**TASK TO COMPLETE**
Set down, exactly as written, only the lines starting with the one that holds "The Blender code" and ending with the one that holds "return centre +".

**TASK INPUTS**
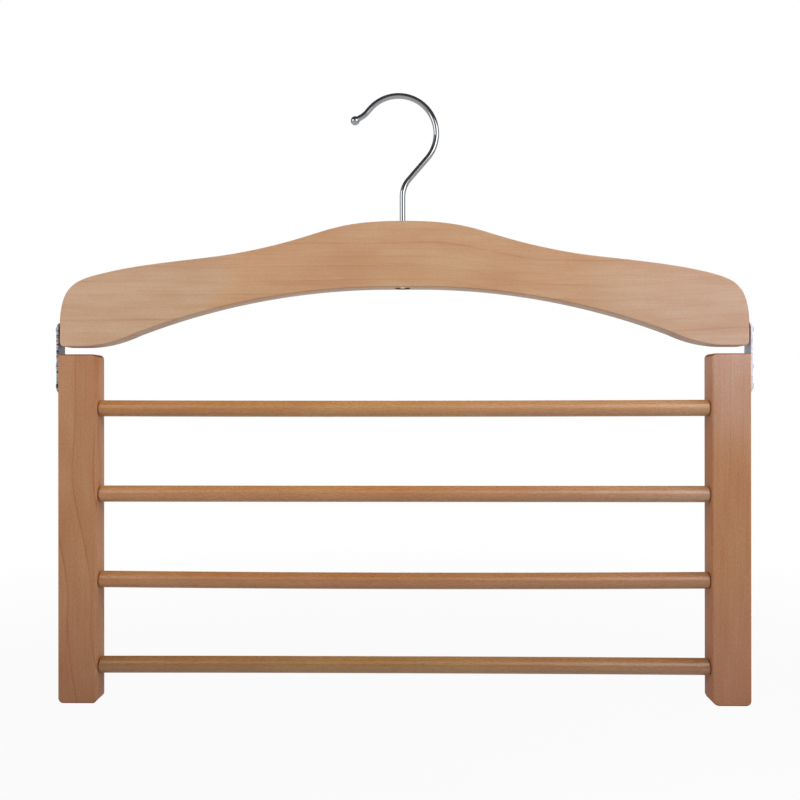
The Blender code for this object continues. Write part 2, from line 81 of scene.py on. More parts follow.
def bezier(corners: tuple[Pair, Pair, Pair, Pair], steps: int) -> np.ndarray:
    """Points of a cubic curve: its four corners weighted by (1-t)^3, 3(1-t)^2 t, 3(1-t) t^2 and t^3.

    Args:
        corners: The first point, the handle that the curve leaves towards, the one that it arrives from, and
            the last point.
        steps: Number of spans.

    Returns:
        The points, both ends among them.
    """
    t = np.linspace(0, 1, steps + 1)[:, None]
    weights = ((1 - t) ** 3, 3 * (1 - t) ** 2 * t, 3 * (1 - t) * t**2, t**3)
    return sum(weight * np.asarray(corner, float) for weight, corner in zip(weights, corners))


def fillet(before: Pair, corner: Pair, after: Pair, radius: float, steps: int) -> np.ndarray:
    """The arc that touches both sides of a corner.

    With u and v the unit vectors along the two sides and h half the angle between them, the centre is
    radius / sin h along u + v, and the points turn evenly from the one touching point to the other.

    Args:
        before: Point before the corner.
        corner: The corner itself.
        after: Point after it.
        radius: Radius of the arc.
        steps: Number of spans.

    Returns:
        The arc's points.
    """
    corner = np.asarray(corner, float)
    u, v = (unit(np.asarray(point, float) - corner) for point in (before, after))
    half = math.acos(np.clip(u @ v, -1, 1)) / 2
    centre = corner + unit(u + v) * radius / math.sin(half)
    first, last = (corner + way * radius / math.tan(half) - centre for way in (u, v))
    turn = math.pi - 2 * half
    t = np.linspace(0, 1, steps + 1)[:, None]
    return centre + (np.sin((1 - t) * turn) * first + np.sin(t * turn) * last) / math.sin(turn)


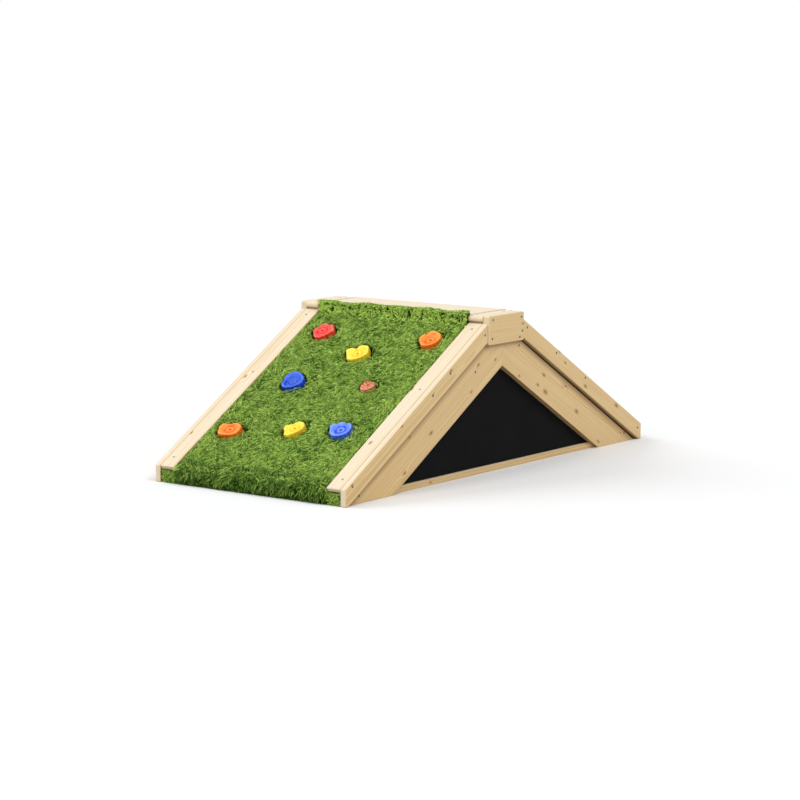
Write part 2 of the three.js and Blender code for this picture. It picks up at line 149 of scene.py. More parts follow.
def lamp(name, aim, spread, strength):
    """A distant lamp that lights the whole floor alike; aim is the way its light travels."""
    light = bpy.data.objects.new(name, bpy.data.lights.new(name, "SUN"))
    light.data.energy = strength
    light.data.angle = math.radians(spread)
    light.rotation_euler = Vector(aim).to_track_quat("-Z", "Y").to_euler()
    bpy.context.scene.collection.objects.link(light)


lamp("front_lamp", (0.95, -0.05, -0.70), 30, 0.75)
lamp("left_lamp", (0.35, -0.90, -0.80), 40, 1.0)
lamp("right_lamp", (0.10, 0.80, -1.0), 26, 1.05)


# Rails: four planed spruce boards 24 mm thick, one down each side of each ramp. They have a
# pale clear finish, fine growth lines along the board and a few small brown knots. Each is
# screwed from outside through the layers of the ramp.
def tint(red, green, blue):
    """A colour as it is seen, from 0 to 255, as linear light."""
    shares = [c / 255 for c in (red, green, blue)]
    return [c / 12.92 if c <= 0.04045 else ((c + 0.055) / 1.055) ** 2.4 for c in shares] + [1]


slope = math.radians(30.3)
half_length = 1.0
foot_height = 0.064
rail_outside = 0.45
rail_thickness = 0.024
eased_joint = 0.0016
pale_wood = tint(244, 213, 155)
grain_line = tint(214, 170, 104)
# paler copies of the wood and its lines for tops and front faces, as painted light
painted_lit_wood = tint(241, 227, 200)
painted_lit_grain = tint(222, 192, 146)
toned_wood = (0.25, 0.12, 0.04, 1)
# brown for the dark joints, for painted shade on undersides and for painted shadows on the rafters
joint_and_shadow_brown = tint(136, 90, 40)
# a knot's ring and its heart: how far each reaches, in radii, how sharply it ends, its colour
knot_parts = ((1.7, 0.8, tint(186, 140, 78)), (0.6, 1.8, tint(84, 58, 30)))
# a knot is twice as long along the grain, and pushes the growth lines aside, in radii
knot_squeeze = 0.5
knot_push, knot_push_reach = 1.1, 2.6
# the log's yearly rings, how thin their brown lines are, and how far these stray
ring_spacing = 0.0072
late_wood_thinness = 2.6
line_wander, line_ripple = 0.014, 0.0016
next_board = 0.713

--

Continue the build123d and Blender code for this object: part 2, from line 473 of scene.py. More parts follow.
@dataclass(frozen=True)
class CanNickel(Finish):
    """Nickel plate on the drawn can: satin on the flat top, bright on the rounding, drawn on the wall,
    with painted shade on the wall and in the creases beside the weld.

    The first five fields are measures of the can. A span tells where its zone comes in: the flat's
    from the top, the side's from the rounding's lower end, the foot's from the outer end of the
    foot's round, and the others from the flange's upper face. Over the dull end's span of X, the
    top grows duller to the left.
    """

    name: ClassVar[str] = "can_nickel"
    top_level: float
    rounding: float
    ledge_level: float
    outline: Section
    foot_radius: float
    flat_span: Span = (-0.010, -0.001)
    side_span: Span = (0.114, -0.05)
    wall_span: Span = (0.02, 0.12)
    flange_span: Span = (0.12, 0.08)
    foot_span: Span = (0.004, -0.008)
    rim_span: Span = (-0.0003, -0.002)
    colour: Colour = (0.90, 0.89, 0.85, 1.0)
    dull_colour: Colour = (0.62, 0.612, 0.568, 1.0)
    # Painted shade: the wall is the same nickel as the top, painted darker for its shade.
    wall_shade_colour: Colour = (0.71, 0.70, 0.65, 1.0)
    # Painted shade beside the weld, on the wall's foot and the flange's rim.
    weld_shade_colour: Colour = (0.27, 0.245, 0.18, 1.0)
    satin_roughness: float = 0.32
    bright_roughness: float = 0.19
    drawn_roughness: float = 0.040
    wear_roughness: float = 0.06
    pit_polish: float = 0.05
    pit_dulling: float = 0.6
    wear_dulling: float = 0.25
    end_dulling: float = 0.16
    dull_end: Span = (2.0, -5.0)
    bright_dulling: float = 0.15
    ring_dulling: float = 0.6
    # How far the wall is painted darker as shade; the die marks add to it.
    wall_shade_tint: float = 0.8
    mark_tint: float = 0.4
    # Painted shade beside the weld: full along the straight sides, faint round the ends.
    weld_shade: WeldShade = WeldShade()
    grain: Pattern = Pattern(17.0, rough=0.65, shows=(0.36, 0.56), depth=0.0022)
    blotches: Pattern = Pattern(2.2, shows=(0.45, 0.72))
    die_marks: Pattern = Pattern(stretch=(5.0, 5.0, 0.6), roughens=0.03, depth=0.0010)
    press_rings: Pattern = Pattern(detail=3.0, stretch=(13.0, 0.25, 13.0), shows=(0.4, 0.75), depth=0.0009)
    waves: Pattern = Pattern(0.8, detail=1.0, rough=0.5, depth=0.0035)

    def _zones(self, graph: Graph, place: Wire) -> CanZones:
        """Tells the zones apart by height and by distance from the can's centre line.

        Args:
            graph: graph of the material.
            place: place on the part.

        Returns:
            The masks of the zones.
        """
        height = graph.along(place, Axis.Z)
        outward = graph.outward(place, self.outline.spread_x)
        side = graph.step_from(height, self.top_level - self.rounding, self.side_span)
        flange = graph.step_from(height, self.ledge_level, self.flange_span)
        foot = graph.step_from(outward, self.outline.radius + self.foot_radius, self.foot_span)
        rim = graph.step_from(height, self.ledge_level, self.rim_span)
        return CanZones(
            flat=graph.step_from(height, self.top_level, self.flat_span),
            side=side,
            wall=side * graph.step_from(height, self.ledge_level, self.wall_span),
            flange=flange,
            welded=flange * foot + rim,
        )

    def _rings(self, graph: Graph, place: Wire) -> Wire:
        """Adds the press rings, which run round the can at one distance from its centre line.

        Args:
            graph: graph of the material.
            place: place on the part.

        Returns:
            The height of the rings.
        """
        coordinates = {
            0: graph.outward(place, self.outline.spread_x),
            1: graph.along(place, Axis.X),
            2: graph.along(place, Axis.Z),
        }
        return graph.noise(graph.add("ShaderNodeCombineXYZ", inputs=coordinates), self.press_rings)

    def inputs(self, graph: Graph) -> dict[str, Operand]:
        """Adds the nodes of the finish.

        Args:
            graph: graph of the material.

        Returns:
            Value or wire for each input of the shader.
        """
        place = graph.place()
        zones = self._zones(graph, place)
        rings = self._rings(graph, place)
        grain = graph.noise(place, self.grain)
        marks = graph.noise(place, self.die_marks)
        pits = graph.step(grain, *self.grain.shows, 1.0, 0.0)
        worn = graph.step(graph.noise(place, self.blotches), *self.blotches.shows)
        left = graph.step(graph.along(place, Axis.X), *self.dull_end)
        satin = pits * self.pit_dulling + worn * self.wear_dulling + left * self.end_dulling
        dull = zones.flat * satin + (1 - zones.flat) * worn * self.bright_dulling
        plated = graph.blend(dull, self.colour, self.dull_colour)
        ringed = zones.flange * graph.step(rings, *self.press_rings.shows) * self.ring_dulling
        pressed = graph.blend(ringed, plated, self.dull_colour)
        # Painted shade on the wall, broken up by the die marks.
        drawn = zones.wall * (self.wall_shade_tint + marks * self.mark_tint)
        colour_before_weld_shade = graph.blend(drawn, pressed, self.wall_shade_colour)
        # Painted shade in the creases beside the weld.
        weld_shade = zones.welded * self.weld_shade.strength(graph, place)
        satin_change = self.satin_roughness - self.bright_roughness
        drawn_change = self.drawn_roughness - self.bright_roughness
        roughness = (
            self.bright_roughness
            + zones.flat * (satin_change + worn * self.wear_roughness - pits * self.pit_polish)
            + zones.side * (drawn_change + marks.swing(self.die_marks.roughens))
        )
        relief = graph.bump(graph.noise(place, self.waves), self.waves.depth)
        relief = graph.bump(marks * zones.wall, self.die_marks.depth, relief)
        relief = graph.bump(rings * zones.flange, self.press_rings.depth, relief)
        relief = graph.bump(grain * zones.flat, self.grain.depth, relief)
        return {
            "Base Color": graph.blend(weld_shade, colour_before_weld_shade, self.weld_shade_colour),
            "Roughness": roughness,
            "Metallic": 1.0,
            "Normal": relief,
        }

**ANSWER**
The Blender code for this object continues. Write part 2, from line 81 of scene.py on. More parts follow.
def bezier(corners: tuple[Pair, Pair, Pair, Pair], steps: int) -> np.ndarray:
    """Points of a cubic curve: its four corners weighted by (1-t)^3, 3(1-t)^2 t, 3(1-t) t^2 and t^3.

    Args:
        corners: The first point, the handle that the curve leaves towards, the one that it arrives from, and
            the last point.
        steps: Number of spans.

    Returns:
        The points, both ends among them.
    """
    t = np.linspace(0, 1, steps + 1)[:, None]
    weights = ((1 - t) ** 3, 3 * (1 - t) ** 2 * t, 3 * (1 - t) * t**2, t**3)
    return sum(weight * np.asarray(corner, float) for weight, corner in zip(weights, corners))


def fillet(before: Pair, corner: Pair, after: Pair, radius: float, steps: int) -> np.ndarray:
    """The arc that touches both sides of a corner.

    With u and v the unit vectors along the two sides and h half the angle between them, the centre is
    radius / sin h along u + v, and the points turn evenly from the one touching point to the other.

    Args:
        before: Point before the corner.
        corner: The corner itself.
        after: Point after it.
        radius: Radius of the arc.
        steps: Number of spans.

    Returns:
        The arc's points.
    """
    corner = np.asarray(corner, float)
    u, v = (unit(np.asarray(point, float) - corner) for point in (before, after))
    half = math.acos(np.clip(u @ v, -1, 1)) / 2
    centre = corner + unit(u + v) * radius / math.sin(half)
    first, last = (corner + way * radius / math.tan(half) - centre for way in (u, v))
    turn = math.pi - 2 * half
    t = np.linspace(0, 1, steps + 1)[:, None]
    return centre + (np.sin((1 - t) * turn) * first + np.sin(t * turn) * last) / math.sin(turn)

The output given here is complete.